• **Exercise directions**
Copy out each line of the material below with no changes.

• **Data block**
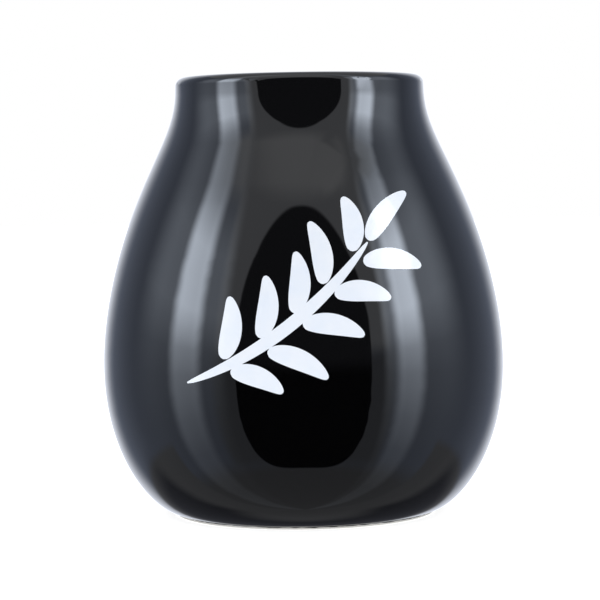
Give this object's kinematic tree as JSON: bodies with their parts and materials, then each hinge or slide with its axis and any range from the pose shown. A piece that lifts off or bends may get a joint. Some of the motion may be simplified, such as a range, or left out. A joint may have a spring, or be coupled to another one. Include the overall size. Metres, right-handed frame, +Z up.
{
  "type": "ceramic mate cup",
  "caption": "Gourd-shaped drinking cup for mate: a low round belly that narrows to a short neck with a rolled lip, on a bare foot ring.",
  "frame": {"origin": "on the table, under the middle of the foot ring", "axes": "+Z up along the axis of the cup; the printed side faces -Y, +X is to the right of it"},
  "size_m": [0.0918, 0.0918, 0.1],
  "materials": {
    "glazed_body": "high gloss black glaze inside and out, bare white ceramic on the foot ring"
  },
  "bodies": {
    "root": {"cup": "glazed_body"}
  },
  "joints": []
}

• **Written response**
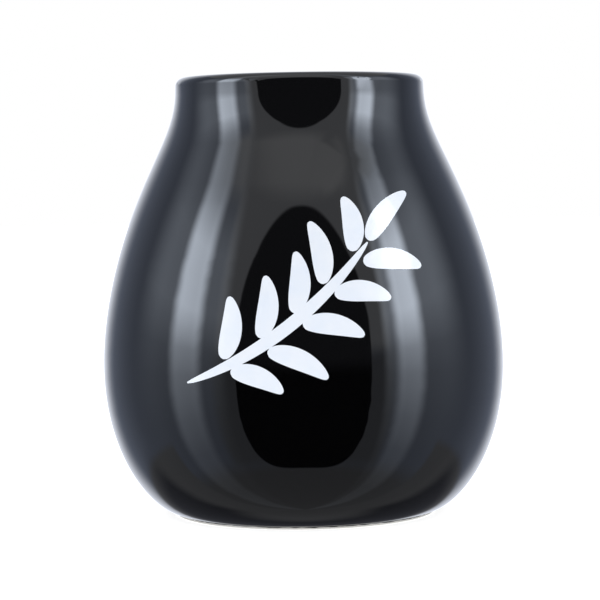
Give this object's kinematic tree as JSON: bodies with their parts and materials, then each hinge or slide with its axis and any range from the pose shown. A piece that lifts off or bends may get a joint. Some of the motion may be simplified, such as a range, or left out. A joint may have a spring, or be coupled to another one. Include the overall size. Metres, right-handed frame, +Z up.
{
  "type": "ceramic mate cup",
  "caption": "Gourd-shaped drinking cup for mate: a low round belly that narrows to a short neck with a rolled lip, on a bare foot ring.",
  "frame": {"origin": "on the table, under the middle of the foot ring", "axes": "+Z up along the axis of the cup; the printed side faces -Y, +X is to the right of it"},
  "size_m": [0.0918, 0.0918, 0.1],
  "materials": {
    "glazed_body": "high gloss black glaze inside and out, bare white ceramic on the foot ring"
  },
  "bodies": {
    "root": {"cup": "glazed_body"}
  },
  "joints": []
}